The Runaways, Fatima Bhutto’s third novel, traverses between the bylanes of the subcontinent and the cold, unfriendly terrain of England. It deals with three different stories interwoven smartly in the narrative. Stories about what all human beings look for—a sense of belonging as well as a desire to escape familiar surroundings.

The three main protagonists of The Runaways are Anita, Sunny and Monty. Three lonely souls from three different strata of society, each in search of the meaning of life. Sunny is a second-generation Indian Muslim man living in England with his widower father. His father, we’re told, was compelled to marry his mother, Rafiya Begum.  Both  had come to England dreaming of a better life, only to realise that life in Albion was a far cry from the glamour and prosperity they’d imagined. Sunny can feel the coldness and alienation felt by his father as an immigrant in England, yet what makes him frustrated is his father’s refusal to acknowledge his outsider status. Sunny’s father has tried too hard to justify his decision to move to England, where his lonely life was further driven into misery by the death of his wife Rafiya soon after Sunny’s birth.

Sunny is the quintessential confused second generation immigrant in Britain—what one would call a BBCD, or British Born Confused Desi. Sunny has been dating women from a very young age but has come to resent it more and more. He is confused about his sexuality and in one scene, when he realises, with horror, that he might be gay, he pushes his friend—a handsome German—away from him at a gay bar. Yet after that he continues to surf male profiles on Tinder and is further confused about his feelings when he meets his cousin Oz. Sunny often laments why his father left India in the first place. He has come to strongly believe that the sense of alienation he feels in England would never have existed for him in India, despite the various drawbacks of life in the Third World.

Anita is a half-Muslim-half-Christian young woman from Pakistan who lives with her mother and brother, Ezra, in the slums of Karachi. He mother works as a masseuse in the upmarket Clifton Road area, where the wealthy of Karachi live. Anita is desperate to escape her poor setting and believes that the English language is her passport out of this miserable existence. Her quest for a better life takes her to England where she meets Monty, who comes from the other extreme end of society.

Fatima Bhutto.

Monty belongs to a generationally rich family and is the only child of a very demanding and non-understanding father and an over-protective mother. The constant fights between his parents, about the right way to raise Monty, make him feel as if he is the main cause of friction in the family. This makes him a withdrawn person who is desperately seeking love and understanding.

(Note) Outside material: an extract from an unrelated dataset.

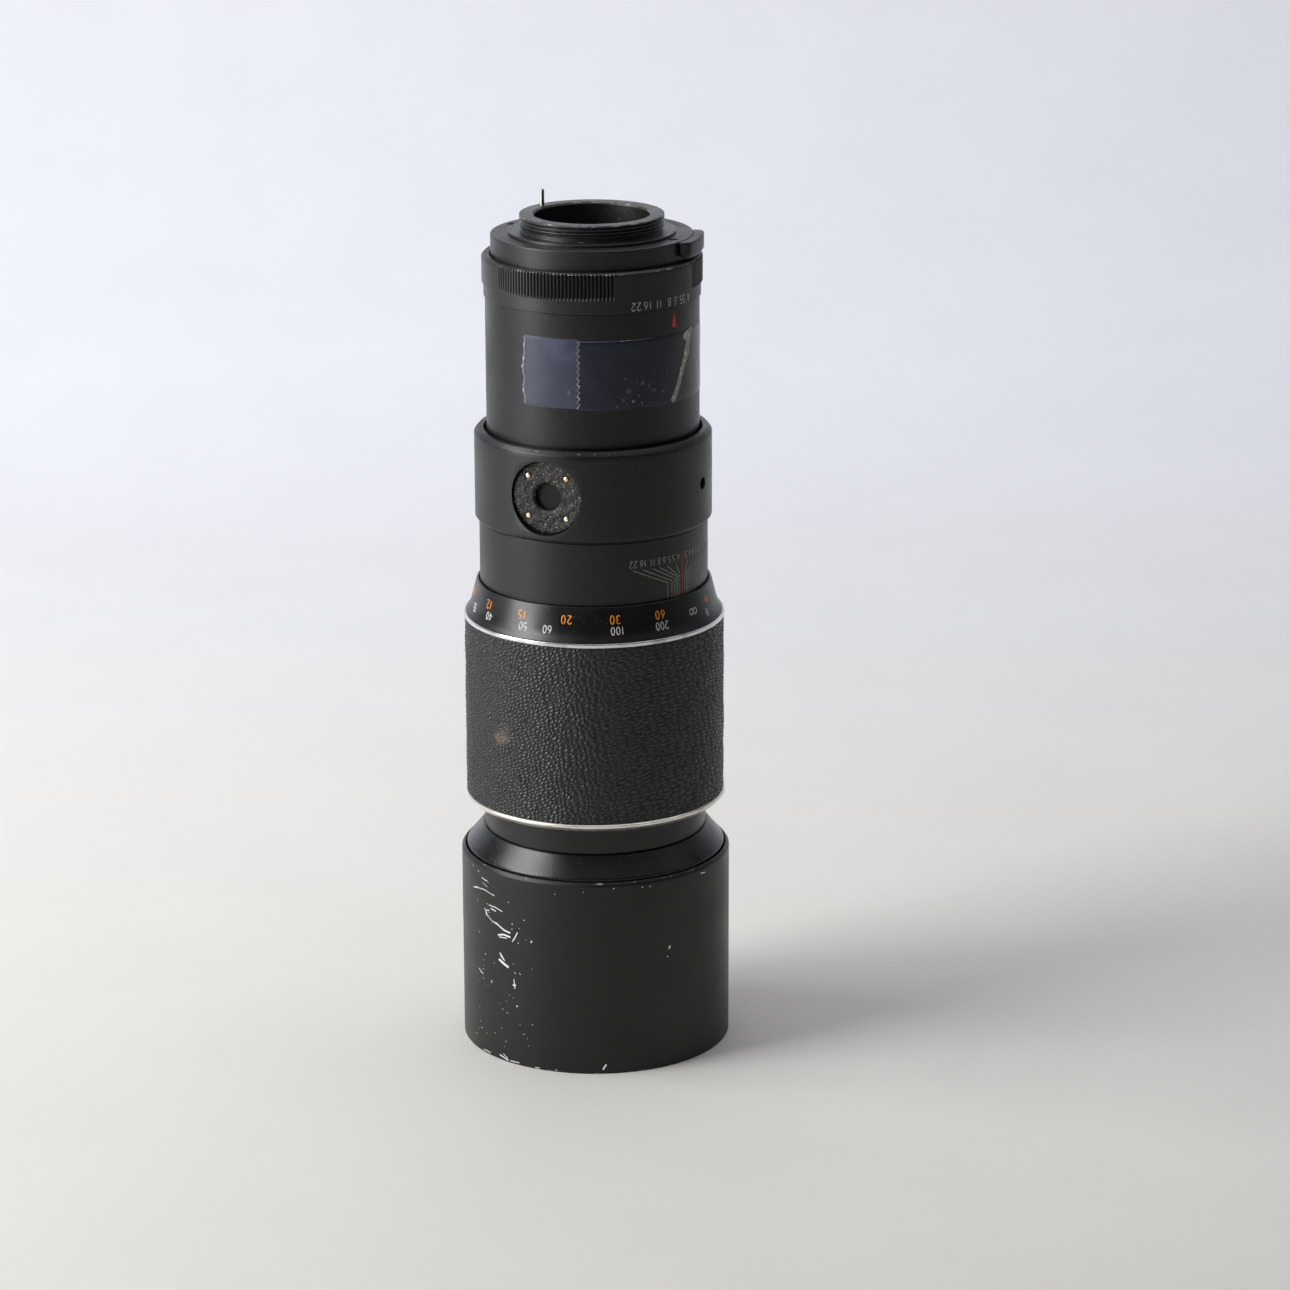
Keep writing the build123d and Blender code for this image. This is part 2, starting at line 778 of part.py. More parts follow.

All three characters in Bhutto’s novel are Muslims or have a deep connection with the Muslim faith. Hence in The Runaways, Bhutto’s larger subject is the sense of alienation that young Muslims face in an increasingly polarised world, and sadly, how this alienation often pushes bright young people towards violent extremism with tragic results.

Bhutto also takes a dig at social media and how it can easily distort or influence a vulnerable mind, especially if one feels alienated and lonely. Monty, for instance, has absolutely no idea about life outside his social bubble and when he meets Anita he finds a connect that he has been longing for. That’s why he decides to follow her to Mosul in Iraq. His love for Anita comes in sharp contrast to the hell that Mosul has become under the ISIS. Here they meet Sunny, who has been goaded by his local mullah back in England to fight the holy war against the West and is sent to Mosul. It is clear that Bhutto is trying to remind us of the skewed and destructive realities social media is creating. I couldn’t agree with her more, considering the spate of lynching incidents that have taken place in Indian recently.

The Runaways is a timely book as well. It reminds us that it is not alright to blame any particular religion for the spread of extremism in the world. It is more about the sense of exclusion that pushes people over the edge into extremism, when all they want is to feel a sense of belonging. Her characters make us feel the sadness amid the opulence, wealth and hope. And in their hopelessness we get a glimpse of the dark corners of our world.